I was using an awesome tip from cellux to add a new element (with attributes and sub elements) under an existing element in this question and ran into a formatting challenge.
Starting with a file example.xml:
<processes>
<process id="test"/>
</processes>
If I use cellux's method of doing multiple with a single call to xml with multiple actions...
xml ed -L \
-s "/processes" -t elem -n processTMP -v "" \
-i "/processes/processTMP" -t attr -n id -v "test2" \
-s "/processes/processTMP" -t elem -n subproc -v "s2" \
-r "/processes/processTMP" -v "process" \
example.xml
the resulting file contains one new line of XML.
<processes>
<process id="test"/>
<process id="test2"><subproc>s2</subproc></process>
</processes>
If I make multiple calls to xml with each in a separate call...

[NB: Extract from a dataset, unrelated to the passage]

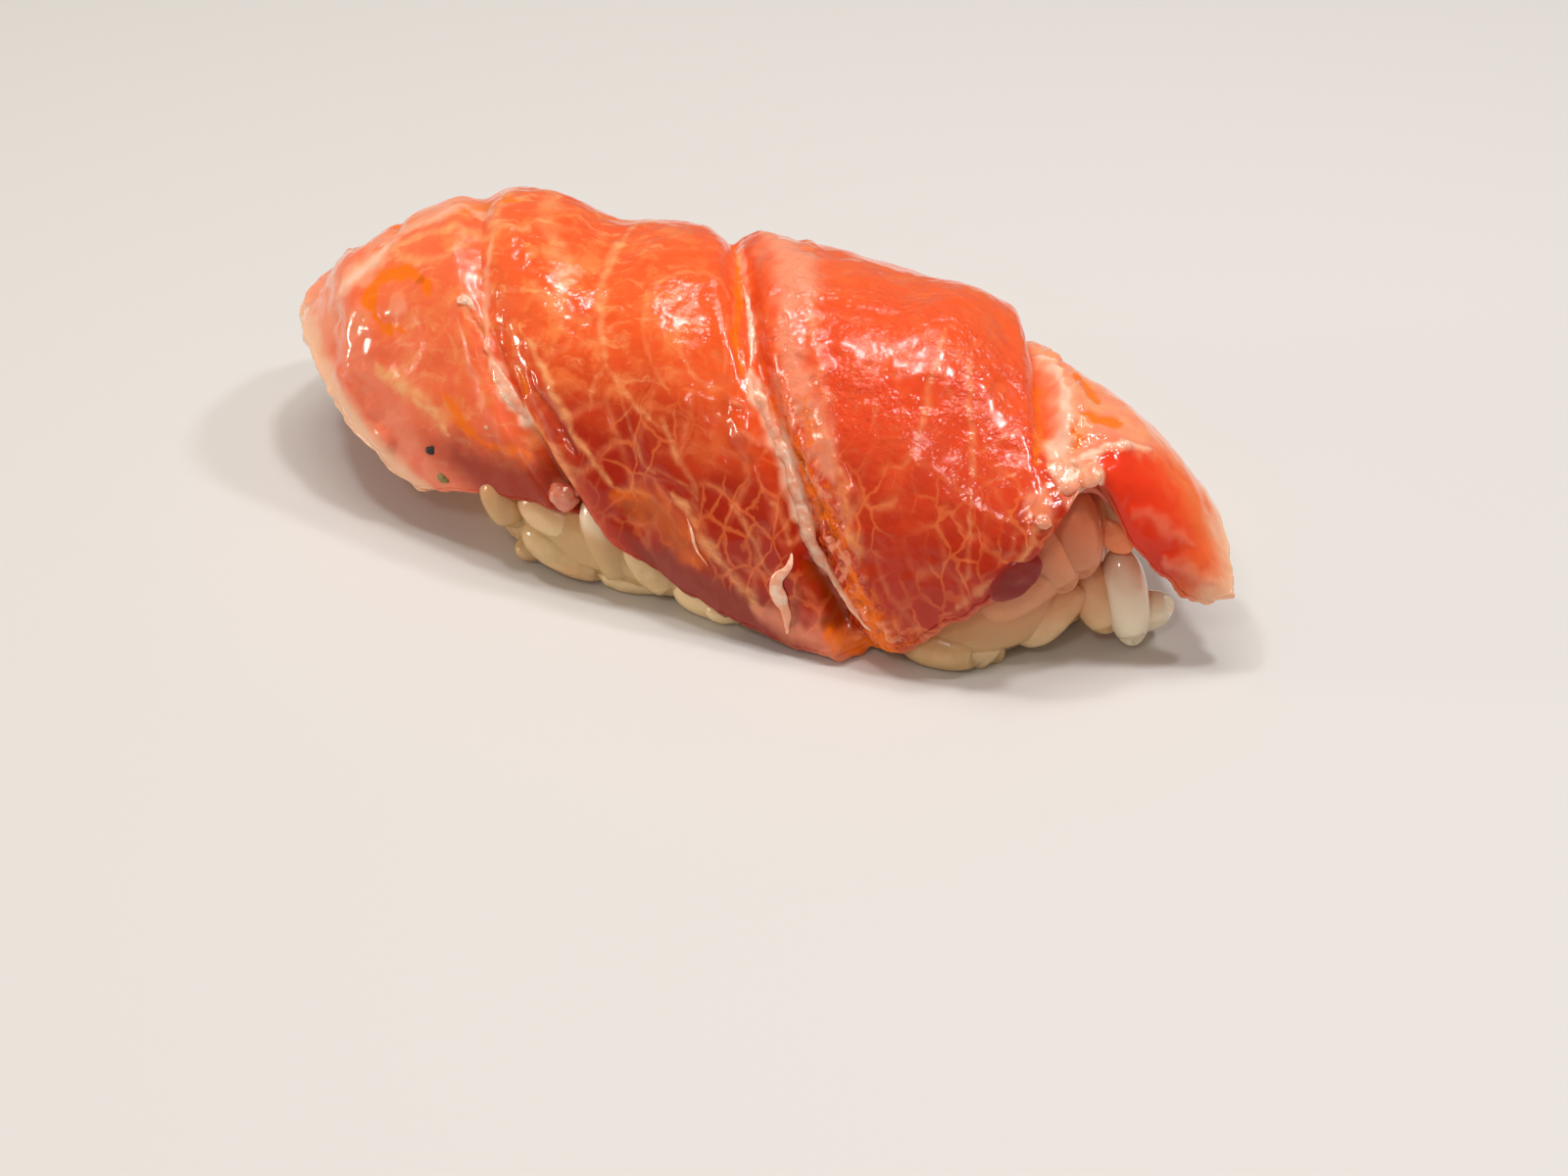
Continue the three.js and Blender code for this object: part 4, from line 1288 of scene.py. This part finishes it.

xml ed -L -s "/processes" -t elem -n processTMP -v "" example.xml
xml ed -L -i "/processes/processTMP" -t attr -n id -v "test2" example.xml
xml ed -L -s "/processes/processTMP" -t elem -n subproc -v "s2" example.xml
xml ed -L -r "/processes/processTMP" -v "process" example.xml
I get well formatted (indented) XML.
<processes>
<process id="test"/>
<process id="test2">
<subproc>s2</subproc>
</process>
</processes>
The two files are syntactically identical, but I'd like to keep the XML as clean as possible.
Does anyone know of a clean way to make a single call to xml and still get the formatting? I know I could run it through "xml fo" at the end, but there has to be a better way.